La pensée, la parole et l’action sont complémentaires ; chaque chose en son temps et à sa place.

 

 

5/ La fin justifie les moyens

 

Ce cinquième lieu commun signifie que tous les moyens sont bons pour atteindre son but quitte à suivre des chemins condamnables pour y parvenir. Cet adage repose historiquement sur une interprétation simpliste de la pensée de Machiavel (« la politique est indifférente à la religion, à la morale et à l’honneur »).

Certes, pour parvenir à un objectif (stratégie), il faut s’en donner les moyens c’est à dire, à la fois, la capacité de le faire comprendre et accepter (politique) et le déploiement d’actions opérationnelles pour en assurer sa réalisation (tactique). Toutefois, cette démarche vertueuse peut être « triturée » par des managers peu scrupuleux ou malhonnêtes pour justifier des comportements despotes ou pervers prétextes à des abus malveillants.

Le manager stratège doit, dans le cadre de sa recherche de pouvoir, savoir contracter des alliances, faire des compromis, être habile et souple. Il ne s’agit pas pour autant de perdre son âme, de sombrer dans la corruption ou le clanisme au risque de la dégénérescence de sa vision, de la perte de vue de son ambition au profit de sa seule passion du pouvoir.

 

 

Conclusion

 

Nous avons, à raison, coutume de distinguer le management stratégique (Dirigeants et membre des Comités de Direction) pour porter une vision (le champ du « stratégique »), le management des managers (Responsables intermédiaires) qui doit communiquer et faire partager l’ambition (le champ du « politique ») et le management opérationnel (Responsables de proximité) qui a la charge de déployer les actions permettant d’atteindre les objectifs (le champ du « tactique »).

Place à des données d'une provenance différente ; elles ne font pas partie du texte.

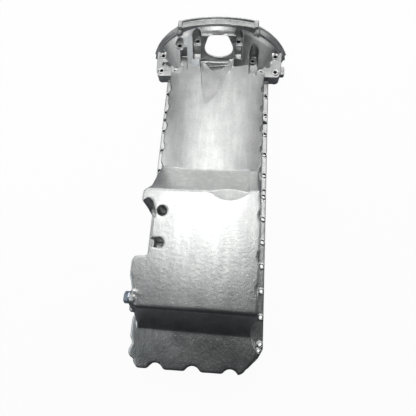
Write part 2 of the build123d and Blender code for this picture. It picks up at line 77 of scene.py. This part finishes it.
# ------------------------------------------------------------------ shader building
class Value:
    """A number socket that adds Math nodes when it is used in an expression."""

    def __init__(self, nodes: "Nodes", socket: bpy.types.NodeSocket) -> None:
        """Wraps one output socket of a node tree."""
        self.nodes = nodes
        self.socket = socket

    def _math(self, operation: str, *terms: "Value | float") -> "Value":
        """Adds one Math node, with its terms in order."""
        return self.nodes.add("ShaderNodeMath", {"operation": operation}, dict(enumerate(terms)))

    def __add__(self, other: "Value | float") -> "Value":
        """Sum."""
        return self._math("ADD", self, other)

    __radd__ = __add__

    def __sub__(self, other: "Value | float") -> "Value":
        """Difference."""
        return self._math("SUBTRACT", self, other)

    def __rsub__(self, other: "Value | float") -> "Value":
        """Difference the other way round."""
        return self._math("SUBTRACT", other, self)

    def __mul__(self, other: "Value | float") -> "Value":
        """Product."""
        return self._math("MULTIPLY", self, other)

    __rmul__ = __mul__

    def __truediv__(self, other: "Value | float") -> "Value":
        """Quotient."""
        return self._math("DIVIDE", self, other)

    def __rtruediv__(self, other: "Value | float") -> "Value":
        """Quotient the other way round."""
        return self._math("DIVIDE", other, self)

    def clamped(self) -> "Value":
        """The value kept between 0 and 1."""
        return self._math("MINIMUM", self._math("MAXIMUM", self, 0.0), 1.0)

    def step(self, low: float, high: float) -> "Value":
        """0 below low and 1 above high, with a straight rise between them."""
        return ((self - low) / (high - low)).clamped()


class Nodes:
    """A node tree with one way to add any node."""

    def __init__(self, tree: bpy.types.NodeTree) -> None:
        """Takes over a tree and empties it."""
        self.tree = tree
        self.tree.nodes.clear()

    def add(
        self,
        kind: str,
        settings: dict[str, object] | None = None,
        inputs: dict[str | int, object] | None = None,
        out: str | int = 0,
    ) -> Value:
        """Adds one node.

        Args:
            kind: the node's type.
            settings: attributes, which are set first.
            inputs: socket names or numbers with values or links.
            out: the output to hand back.

        Returns:
            The chosen output.
        """
        node = self.tree.nodes.new(kind)
        for key, value in (settings or {}).items():
            setattr(node, key, value)
        for key, value in (inputs or {}).items():
            self.feed(node.inputs[key], value)
        return Value(self, node.outputs[out])

    def feed(self, socket: bpy.types.NodeSocket, value: object) -> None:
        """Links a value to a socket, or sets a plain constant on it.

        Args:
            socket: the input socket.
            value: a value of this tree, or a constant.
        """
        if isinstance(value, Value):
            self.tree.links.new(value.socket, socket)
        else:
            socket.default_value = value


class Shader(Nodes):
    """A material's tree, with its surface shader and its output."""

    def __init__(self, name: str) -> None:
        """Starts a material.

        Args:
            name: the material's name.
        """
        self.material = bpy.data.materials.new(name)
        self.material.use_nodes = True
        super().__init__(self.material.node_tree)
        self.surface = self.tree.nodes.new("ShaderNodeBsdfPrincipled")
        self.output = self.tree.nodes.new("ShaderNodeOutputMaterial")
        self.tree.links.new(self.surface.outputs[0], self.output.inputs["Surface"])

    @cached_property
    def place(self) -> Value:
        """The object's own coordinates."""
        return self.add("ShaderNodeTexCoord", out="Object")

    def noise(self, per_metre: float, detail: float, stretch: Place | None = None) -> Value:
        """Noise on the object's own coordinates.

        Args:
            per_metre: how many features in a metre.
            detail: how many finer layers are added.
            stretch: scale along each axis before the noise.

        Returns:
            The noise between 0 and 1.
        """
        place = self.place
        if stretch is not None:
            place = self.add("ShaderNodeMapping", None, {"Vector": place, "Scale": stretch})
        inputs = {"Vector": place, "Scale": per_metre, "Detail": detail, "Roughness": 0.55}
        return self.add("ShaderNodeTexNoise", None, inputs, out="Fac")

    def blend(self, factor: Value | float, first: object, second: object) -> Value:
        """A colour between two, by a factor."""
        return self.add("ShaderNodeMix", {"data_type": "RGBA"}, {0: factor, 6: first, 7: second}, out=2)

    def bump(self, height: Value, strength: float, depth_mm: float) -> Value:
        """A bumped normal from a height value."""
        inputs = {"Height": height, "Strength": strength, "Distance": depth_mm * MM}
        return self.add("ShaderNodeBump", None, inputs)

    def finish(self, **sockets: object) -> bpy.types.Material:
        """Feeds the surface's sockets.

        Args:
            sockets: values by socket name, with underscores for spaces.

        Returns:
            The material.
        """
        for key, value in sockets.items():
            self.feed(self.surface.inputs[key.replace("_", " ").title()], value)
        return self.material


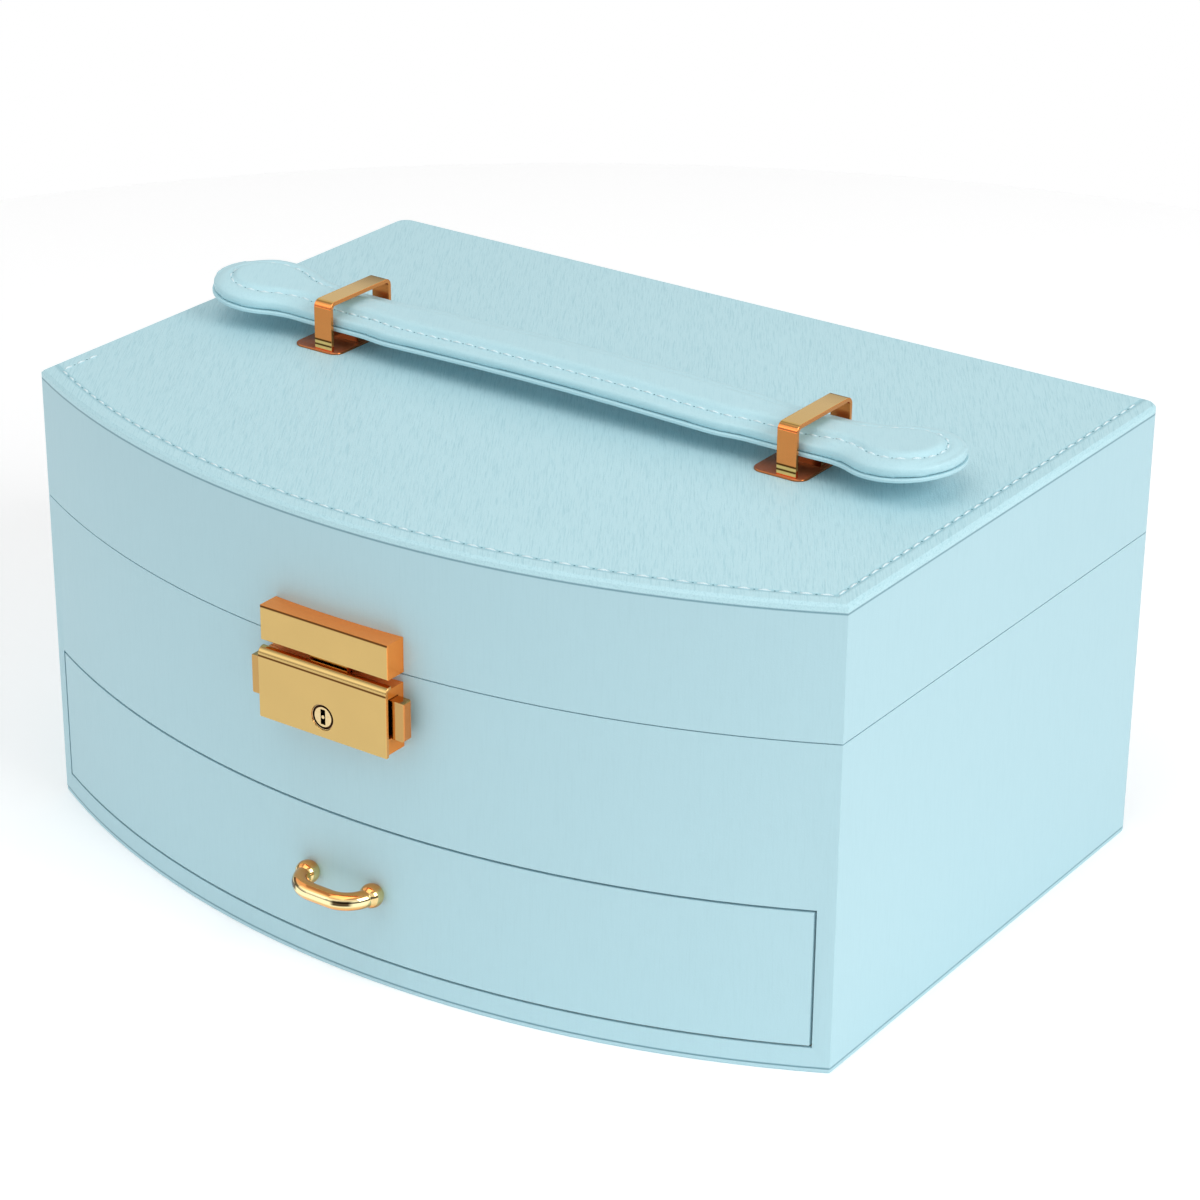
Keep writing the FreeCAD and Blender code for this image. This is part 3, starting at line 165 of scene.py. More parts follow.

Cette étanchéité statique nécessaire pour clarifier ces trois territoires n’empêche pas la porosité dynamique de la réalité. Autrement dit, chaque manager, quel que soit son positionnement, doit pouvoir réfléchir à cette articulation entre la finalité (pour donner du sens), la communication auprès de tous les acteurs (pour générer compréhension et adhésion), et le déploiement des actions (pour garantir les résultats).